## Material provided
+++
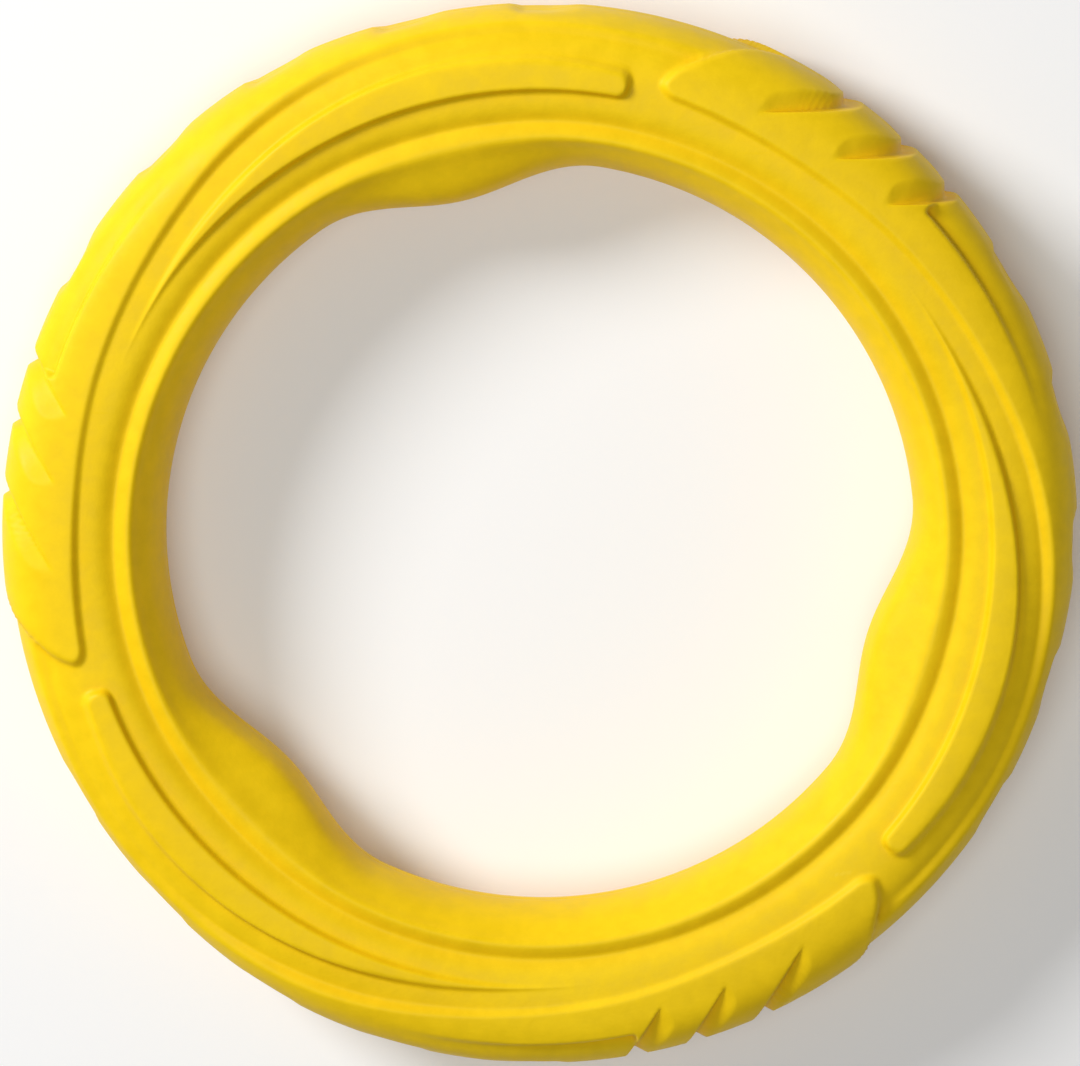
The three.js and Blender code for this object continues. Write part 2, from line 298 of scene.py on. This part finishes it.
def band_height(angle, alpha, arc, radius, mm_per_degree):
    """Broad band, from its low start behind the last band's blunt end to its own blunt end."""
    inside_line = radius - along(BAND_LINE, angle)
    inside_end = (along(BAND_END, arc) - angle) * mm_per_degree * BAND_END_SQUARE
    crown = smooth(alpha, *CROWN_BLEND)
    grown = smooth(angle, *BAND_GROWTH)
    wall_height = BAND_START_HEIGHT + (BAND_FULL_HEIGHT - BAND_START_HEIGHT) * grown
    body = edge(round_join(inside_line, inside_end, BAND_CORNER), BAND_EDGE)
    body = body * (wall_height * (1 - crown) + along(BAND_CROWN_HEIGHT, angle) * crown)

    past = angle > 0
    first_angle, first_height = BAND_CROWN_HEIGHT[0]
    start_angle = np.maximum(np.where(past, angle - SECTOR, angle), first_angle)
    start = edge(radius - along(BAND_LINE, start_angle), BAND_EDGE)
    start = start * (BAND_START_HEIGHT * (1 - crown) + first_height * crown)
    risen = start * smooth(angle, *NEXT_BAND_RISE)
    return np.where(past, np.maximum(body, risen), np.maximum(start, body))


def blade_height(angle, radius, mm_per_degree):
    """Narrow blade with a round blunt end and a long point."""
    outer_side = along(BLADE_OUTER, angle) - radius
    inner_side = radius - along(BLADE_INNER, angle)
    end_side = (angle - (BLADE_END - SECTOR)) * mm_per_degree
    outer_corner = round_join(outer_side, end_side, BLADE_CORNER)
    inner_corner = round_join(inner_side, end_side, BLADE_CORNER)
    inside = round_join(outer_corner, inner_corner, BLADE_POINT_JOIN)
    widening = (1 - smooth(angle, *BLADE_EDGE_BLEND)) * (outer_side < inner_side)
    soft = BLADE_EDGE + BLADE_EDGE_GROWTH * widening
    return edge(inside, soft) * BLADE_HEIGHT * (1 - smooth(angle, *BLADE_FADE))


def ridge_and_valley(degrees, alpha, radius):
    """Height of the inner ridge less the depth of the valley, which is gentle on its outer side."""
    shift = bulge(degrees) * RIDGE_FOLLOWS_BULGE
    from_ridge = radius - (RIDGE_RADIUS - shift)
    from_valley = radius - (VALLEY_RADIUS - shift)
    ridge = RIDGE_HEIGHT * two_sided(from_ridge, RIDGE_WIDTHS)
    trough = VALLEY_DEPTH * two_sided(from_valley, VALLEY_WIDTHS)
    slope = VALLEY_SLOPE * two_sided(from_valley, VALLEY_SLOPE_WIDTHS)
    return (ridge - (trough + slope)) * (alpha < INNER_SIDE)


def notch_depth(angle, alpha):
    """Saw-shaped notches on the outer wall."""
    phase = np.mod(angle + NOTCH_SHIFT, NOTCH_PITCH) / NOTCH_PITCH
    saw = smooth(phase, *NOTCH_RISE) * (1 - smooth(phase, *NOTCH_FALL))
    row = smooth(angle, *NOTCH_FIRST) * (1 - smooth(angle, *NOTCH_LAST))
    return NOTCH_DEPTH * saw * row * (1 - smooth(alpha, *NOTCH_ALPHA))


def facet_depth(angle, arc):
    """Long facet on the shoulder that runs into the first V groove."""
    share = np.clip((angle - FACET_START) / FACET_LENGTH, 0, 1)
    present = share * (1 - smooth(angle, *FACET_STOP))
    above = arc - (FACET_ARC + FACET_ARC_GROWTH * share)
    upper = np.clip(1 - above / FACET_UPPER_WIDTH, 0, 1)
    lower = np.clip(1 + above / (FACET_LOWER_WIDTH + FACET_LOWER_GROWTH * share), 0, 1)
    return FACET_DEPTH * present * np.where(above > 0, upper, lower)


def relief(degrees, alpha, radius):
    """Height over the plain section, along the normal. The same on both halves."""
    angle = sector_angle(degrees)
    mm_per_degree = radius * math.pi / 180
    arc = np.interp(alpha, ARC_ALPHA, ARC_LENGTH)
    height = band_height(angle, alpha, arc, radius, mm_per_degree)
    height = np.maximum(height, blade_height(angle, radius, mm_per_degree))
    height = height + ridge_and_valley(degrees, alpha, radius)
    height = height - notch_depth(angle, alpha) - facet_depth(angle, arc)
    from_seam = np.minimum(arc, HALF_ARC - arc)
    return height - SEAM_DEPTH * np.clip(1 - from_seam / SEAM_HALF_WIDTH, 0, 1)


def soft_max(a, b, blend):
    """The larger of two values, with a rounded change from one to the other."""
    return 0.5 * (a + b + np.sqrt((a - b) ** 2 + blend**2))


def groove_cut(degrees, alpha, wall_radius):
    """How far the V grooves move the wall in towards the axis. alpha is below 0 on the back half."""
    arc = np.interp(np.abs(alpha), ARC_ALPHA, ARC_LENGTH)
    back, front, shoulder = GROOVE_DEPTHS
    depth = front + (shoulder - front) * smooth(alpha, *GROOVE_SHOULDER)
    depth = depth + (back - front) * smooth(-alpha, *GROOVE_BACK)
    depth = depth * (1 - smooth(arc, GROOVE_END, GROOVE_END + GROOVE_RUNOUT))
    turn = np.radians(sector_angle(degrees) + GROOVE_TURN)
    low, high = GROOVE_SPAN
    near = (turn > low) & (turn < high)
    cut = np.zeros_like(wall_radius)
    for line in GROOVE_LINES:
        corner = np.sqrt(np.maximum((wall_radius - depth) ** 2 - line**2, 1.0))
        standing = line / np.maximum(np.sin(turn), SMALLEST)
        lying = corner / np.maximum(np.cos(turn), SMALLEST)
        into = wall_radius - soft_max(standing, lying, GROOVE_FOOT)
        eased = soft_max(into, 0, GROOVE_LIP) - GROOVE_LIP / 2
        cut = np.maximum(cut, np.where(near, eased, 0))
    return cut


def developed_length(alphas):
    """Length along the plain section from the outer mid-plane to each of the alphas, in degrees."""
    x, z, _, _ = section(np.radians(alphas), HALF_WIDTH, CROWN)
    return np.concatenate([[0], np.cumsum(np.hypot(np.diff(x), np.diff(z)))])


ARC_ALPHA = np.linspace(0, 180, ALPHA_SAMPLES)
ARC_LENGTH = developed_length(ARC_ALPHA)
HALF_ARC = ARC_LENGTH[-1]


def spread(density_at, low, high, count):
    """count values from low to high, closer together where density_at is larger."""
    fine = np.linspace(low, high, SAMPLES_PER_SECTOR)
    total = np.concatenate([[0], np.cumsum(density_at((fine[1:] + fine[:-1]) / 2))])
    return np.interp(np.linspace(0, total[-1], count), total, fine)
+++
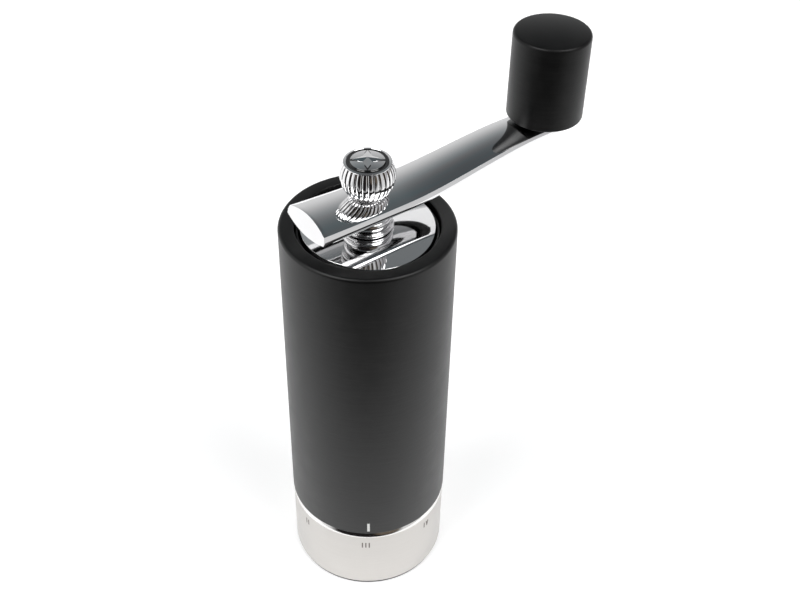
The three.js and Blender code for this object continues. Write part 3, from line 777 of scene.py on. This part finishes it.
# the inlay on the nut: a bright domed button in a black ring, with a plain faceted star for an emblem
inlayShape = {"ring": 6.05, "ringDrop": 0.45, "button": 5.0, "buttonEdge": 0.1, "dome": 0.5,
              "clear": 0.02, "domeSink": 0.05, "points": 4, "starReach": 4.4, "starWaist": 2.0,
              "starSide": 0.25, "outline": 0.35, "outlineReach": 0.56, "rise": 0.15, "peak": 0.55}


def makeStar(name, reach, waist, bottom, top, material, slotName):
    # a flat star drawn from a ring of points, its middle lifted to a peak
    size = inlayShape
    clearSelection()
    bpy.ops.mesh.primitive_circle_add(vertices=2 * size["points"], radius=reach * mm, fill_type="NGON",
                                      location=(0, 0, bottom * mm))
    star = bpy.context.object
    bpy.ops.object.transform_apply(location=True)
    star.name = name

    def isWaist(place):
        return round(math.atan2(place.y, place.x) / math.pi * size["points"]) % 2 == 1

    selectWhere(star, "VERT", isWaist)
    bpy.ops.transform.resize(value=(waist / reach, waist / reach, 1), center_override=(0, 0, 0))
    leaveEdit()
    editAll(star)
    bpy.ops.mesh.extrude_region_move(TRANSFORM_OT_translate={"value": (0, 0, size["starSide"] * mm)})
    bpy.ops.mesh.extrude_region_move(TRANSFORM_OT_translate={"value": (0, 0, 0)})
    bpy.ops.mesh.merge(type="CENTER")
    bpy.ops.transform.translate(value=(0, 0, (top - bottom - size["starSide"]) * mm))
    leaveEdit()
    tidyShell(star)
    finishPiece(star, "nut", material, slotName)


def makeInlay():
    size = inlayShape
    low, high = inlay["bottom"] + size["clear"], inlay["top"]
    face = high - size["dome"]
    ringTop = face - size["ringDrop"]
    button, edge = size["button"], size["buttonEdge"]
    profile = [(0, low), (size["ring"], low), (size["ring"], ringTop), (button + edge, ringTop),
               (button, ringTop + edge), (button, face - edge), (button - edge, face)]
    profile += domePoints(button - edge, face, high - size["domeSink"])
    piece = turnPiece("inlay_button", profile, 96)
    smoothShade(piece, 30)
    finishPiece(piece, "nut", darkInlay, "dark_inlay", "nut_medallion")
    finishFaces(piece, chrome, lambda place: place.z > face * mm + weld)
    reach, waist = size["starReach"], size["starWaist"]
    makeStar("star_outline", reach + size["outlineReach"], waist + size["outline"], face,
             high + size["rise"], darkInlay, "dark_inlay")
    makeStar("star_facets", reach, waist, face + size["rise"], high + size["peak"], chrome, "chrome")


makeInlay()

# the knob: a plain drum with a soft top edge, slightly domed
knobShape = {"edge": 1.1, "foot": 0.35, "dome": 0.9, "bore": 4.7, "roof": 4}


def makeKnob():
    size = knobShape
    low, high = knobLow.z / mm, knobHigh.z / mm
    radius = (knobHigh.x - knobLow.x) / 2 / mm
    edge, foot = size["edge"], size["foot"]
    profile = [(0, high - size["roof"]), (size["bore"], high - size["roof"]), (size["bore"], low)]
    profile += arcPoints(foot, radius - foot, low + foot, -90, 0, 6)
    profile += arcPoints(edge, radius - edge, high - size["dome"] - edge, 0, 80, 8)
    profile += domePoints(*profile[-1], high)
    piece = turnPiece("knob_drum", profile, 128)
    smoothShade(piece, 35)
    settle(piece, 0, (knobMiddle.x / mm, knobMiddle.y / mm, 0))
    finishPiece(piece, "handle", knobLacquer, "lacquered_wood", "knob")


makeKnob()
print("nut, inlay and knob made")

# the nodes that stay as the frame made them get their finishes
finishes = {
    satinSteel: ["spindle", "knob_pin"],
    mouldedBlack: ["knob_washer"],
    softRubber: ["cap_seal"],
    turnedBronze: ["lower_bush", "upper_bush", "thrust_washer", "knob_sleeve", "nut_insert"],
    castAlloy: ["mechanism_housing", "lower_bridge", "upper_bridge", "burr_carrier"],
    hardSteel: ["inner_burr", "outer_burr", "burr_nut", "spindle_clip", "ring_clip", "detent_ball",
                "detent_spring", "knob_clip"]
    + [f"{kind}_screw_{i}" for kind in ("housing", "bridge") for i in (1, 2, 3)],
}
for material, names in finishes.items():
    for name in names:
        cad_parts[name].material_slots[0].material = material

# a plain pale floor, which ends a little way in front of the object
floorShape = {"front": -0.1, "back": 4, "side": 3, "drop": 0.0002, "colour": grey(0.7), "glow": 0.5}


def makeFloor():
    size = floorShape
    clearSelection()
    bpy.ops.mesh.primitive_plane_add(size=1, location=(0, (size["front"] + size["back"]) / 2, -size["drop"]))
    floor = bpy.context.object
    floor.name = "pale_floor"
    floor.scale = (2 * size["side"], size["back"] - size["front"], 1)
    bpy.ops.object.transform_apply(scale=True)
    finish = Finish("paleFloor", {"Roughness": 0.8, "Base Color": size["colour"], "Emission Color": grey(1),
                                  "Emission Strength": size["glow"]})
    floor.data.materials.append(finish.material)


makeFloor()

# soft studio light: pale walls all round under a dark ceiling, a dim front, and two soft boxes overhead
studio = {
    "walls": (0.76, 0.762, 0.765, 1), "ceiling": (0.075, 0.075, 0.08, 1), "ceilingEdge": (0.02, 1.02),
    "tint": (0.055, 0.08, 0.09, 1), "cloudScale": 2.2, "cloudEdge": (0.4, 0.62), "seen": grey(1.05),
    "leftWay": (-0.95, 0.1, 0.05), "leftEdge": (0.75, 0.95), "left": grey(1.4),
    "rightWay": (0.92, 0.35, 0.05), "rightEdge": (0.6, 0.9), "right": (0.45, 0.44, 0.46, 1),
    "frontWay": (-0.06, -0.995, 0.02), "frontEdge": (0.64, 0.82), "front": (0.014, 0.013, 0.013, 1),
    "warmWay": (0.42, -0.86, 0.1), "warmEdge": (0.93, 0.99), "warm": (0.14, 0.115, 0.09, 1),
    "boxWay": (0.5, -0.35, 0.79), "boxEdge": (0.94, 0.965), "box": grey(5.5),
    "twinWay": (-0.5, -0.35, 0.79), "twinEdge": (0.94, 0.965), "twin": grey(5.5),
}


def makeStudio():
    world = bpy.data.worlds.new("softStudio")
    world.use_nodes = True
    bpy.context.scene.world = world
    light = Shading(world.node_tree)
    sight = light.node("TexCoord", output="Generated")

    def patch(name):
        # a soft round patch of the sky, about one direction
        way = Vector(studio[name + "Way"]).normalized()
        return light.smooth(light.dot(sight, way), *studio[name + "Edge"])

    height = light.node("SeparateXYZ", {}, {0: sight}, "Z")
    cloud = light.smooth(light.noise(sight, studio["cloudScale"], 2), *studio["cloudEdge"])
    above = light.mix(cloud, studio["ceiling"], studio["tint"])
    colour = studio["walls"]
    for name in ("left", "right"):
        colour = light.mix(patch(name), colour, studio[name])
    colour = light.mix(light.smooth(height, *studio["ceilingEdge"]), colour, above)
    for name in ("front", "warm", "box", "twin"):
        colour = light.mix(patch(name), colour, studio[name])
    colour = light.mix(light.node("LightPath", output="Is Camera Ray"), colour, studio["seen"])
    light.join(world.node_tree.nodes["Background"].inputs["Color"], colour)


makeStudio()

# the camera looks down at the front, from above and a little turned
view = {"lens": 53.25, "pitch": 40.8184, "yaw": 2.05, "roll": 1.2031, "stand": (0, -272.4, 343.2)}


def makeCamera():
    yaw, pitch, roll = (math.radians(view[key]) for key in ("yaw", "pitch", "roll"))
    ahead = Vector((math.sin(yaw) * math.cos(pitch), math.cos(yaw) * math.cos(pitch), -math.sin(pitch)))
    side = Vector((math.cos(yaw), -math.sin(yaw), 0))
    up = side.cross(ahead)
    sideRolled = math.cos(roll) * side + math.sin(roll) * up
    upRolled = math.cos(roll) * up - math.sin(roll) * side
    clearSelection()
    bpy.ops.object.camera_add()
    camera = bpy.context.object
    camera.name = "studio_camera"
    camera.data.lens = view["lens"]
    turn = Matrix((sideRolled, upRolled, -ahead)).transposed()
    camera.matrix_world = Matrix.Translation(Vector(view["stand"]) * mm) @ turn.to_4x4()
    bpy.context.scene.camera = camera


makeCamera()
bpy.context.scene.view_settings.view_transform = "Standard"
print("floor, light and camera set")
+++
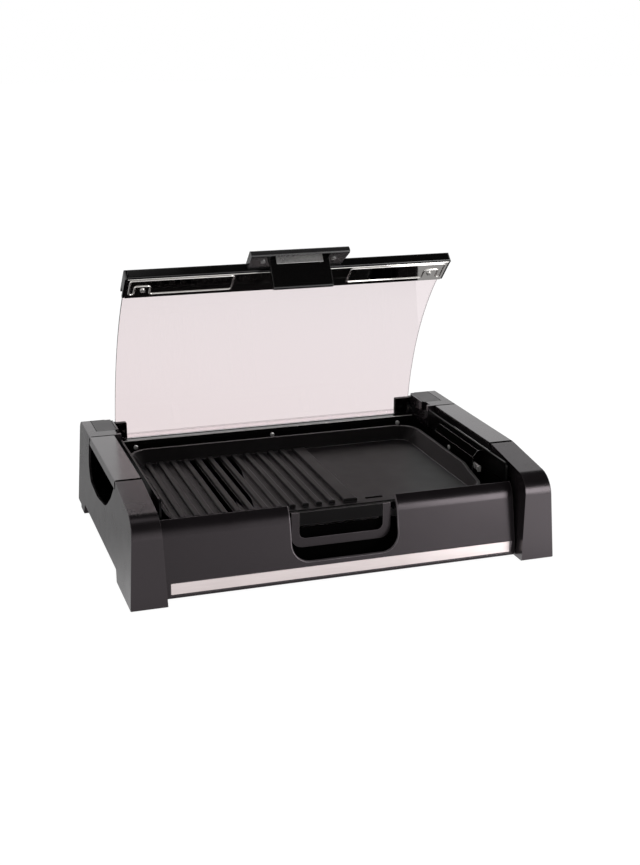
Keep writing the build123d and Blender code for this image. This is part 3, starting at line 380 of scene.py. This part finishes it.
+++
## Instructions to follow
Above are the records; print exactly the lines from the line with "298 of scene.py on. This part finishes it." to the line with "body = body", including both, and nothing else.

## The completed task
The three.js and Blender code for this object continues. Write part 2, from line 298 of scene.py on. This part finishes it.
def band_height(angle, alpha, arc, radius, mm_per_degree):
    """Broad band, from its low start behind the last band's blunt end to its own blunt end."""
    inside_line = radius - along(BAND_LINE, angle)
    inside_end = (along(BAND_END, arc) - angle) * mm_per_degree * BAND_END_SQUARE
    crown = smooth(alpha, *CROWN_BLEND)
    grown = smooth(angle, *BAND_GROWTH)
    wall_height = BAND_START_HEIGHT + (BAND_FULL_HEIGHT - BAND_START_HEIGHT) * grown
    body = edge(round_join(inside_line, inside_end, BAND_CORNER), BAND_EDGE)
    body = body * (wall_height * (1 - crown) + along(BAND_CROWN_HEIGHT, angle) * crown)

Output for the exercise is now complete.